1.2 Personal experience
More than half a lifetime ago I was a student of physics. From the manner in which I was I taught the various elements that comprise the study of matter, I learned several lessons that it has taken me a long time to unlearn. Firstly, I learned that it was not necessary to actually know what the properties of matter were in order to debate them earnestly. This is, of course, rubbish. However, fear of my own ignorance prevented me from realising this earlier. Secondly, I learned to avoid thinking about awkward subjects. I imagined that cleverer people than myself had sorted these things out. This is rubbish too, but fear of my own ignorance still haunts me here.
In hoping that your experience will differ from my own, I would urge you develop your study of the properties of matter along the following lines. Firstly, make friends with matter: become familiar with what the properties of matter actually are. These properties have been determined and tabulated for thousands of substances so it is not difficult. I believe that unless you are familiar with the properties of matter it is impossible ever to say that you understand them. Secondly, and also secondarily, try to think about why things are the way they are. Often the data seem perplexing, but they usually make sense eventually.

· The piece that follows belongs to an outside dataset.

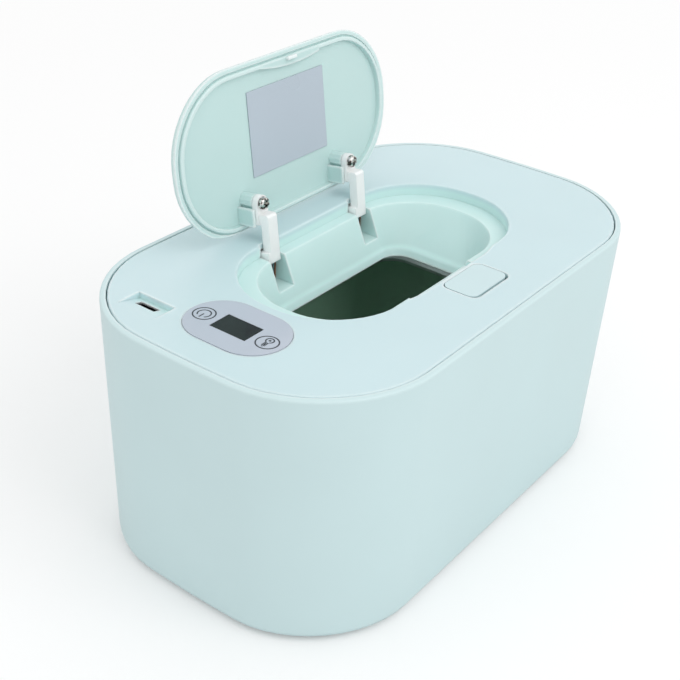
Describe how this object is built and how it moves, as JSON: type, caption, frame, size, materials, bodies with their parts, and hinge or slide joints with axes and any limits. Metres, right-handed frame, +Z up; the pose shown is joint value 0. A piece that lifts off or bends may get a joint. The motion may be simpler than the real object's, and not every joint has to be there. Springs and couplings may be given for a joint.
{
  "type": "baby wipe warmer",
  "caption": "Baby wipe warmer: a rounded plastic bin with an inner tub, a heated lift-off cover with touch controls, and a spring-opened lid on arms, let go by a rocking front button.",
  "frame": {"origin": "centre of the footprint on the table, at the underside of the feet", "axes": "+X along the long side, away from the control panel; -Y towards the release button and front; +Y towards the hinge; +Z up"},
  "size_m": [0.2, 0.1206, 0.1529],
  "materials": {
    "mint_shell": "satin moulded ABS",
    "mint_cover": "satin moulded ABS",
    "green_tub": "satin moulded polypropylene",
    "rubber_foot": "matt",
    "grey_tray": "satin moulded ABS",
    "aluminium_plate": "rolled sheet",
    "heater_film": "smooth polyimide film",
    "fuse_ceramic": "glazed",
    "sensor_epoxy": "dipped epoxy",
    "circuit_board": "solder mask",
    "display_black": "moulded",
    "display_dark": "polished acrylic",
    "panel_lavender": "back-printed polycarbonate",
    "socket_steel": "tin-plated",
    "steel": "zinc-plated",
    "spring_copper": "copper-plated spring wire",
    "white_arm": "smooth moulded acetal",
    "mint_button": "satin moulded ABS",
    "mint_lid": "satin moulded ABS",
    "sticker": "coated paper film"
  },
  "bodies": {
    "base": {"outer_shell": "mint_shell", "inner_tub": "green_tub", "foot_front_left": "rubber_foot", "foot_front_right": "rubber_foot", "foot_back_left": "rubber_foot", "foot_back_right": "rubber_foot"},
    "cover": {"deck_cover": "mint_cover", "under_tray": "grey_tray", "heater_plate": "aluminium_plate", "heater_film": "heater_film", "thermal_fuse": "fuse_ceramic", "temperature_sensor": "sensor_epoxy", "tray_screw_1": "steel", "tray_screw_2": "steel", "tray_screw_3": "steel", "tray_screw_4": "steel", "tray_screw_5": "steel", "tray_screw_6": "steel", "control_board": "circuit_board", "display_module": "display_black", "display_window": "display_dark", "control_panel": "panel_lavender", "usb_socket": "socket_steel", "touch_spring_power": "steel", "touch_spring_heat": "steel", "board_screw_1": "steel", "board_screw_2": "steel", "hinge_pin_left": "steel", "hinge_pin_right": "steel", "torsion_spring_left": "spring_copper", "torsion_spring_right": "spring_copper", "button_pin": "steel", "button_spring": "steel"},
    "lid": {"flip_lid": "mint_lid", "hinge_arm_left": "white_arm", "hinge_arm_right": "white_arm", "arm_screw_left": "steel", "arm_screw_right": "steel", "lid_sticker": "sticker"},
    "button": {"release_button": "mint_button"}
  },
  "joints": [
    {"name": "cover_lift", "type": "slide", "parent": "base", "child": "cover", "axis": [0, 0, 1], "range_m": [0, 0.12]},
    {"name": "lid_hinge", "type": "hinge", "parent": "cover", "child": "lid", "pos_m": [0.0015, 0.0365, 0.089], "axis": [1, 0, 0], "range_deg": [0, 97.4], "stiffness_Nm_per_rad": 0.005, "springref_deg": -20.05, "deforming": ["torsion_spring_left", "torsion_spring_right"]},
    {"name": "button_rock", "type": "hinge", "parent": "cover", "child": "button", "pos_m": [0.0016, -0.03, 0.0836], "axis": [1, 0, 0], "range_deg": [0, 4.5], "stiffness_Nm_per_rad": 0.04, "springref_deg": -5.73, "deforming": ["button_spring"]}
  ]
}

1.3 A historical perspective
1.3.1 Discovery and rediscovery
Before embarking on this contemporary study of the properties of matter, it is instructive to spend some time reviewing the historical context in which this study takes place.
In all aspects of my own work as a scientist, I am constantly reminded that others have been here before. That although I am discovering particular facts for the first time, these facts are leading me to re-discover the insights of previous generations of scientists. These scientists lacked the technical resources available today, but in their place used resourcefulness, dedication and imagination in a truly inspiring combination.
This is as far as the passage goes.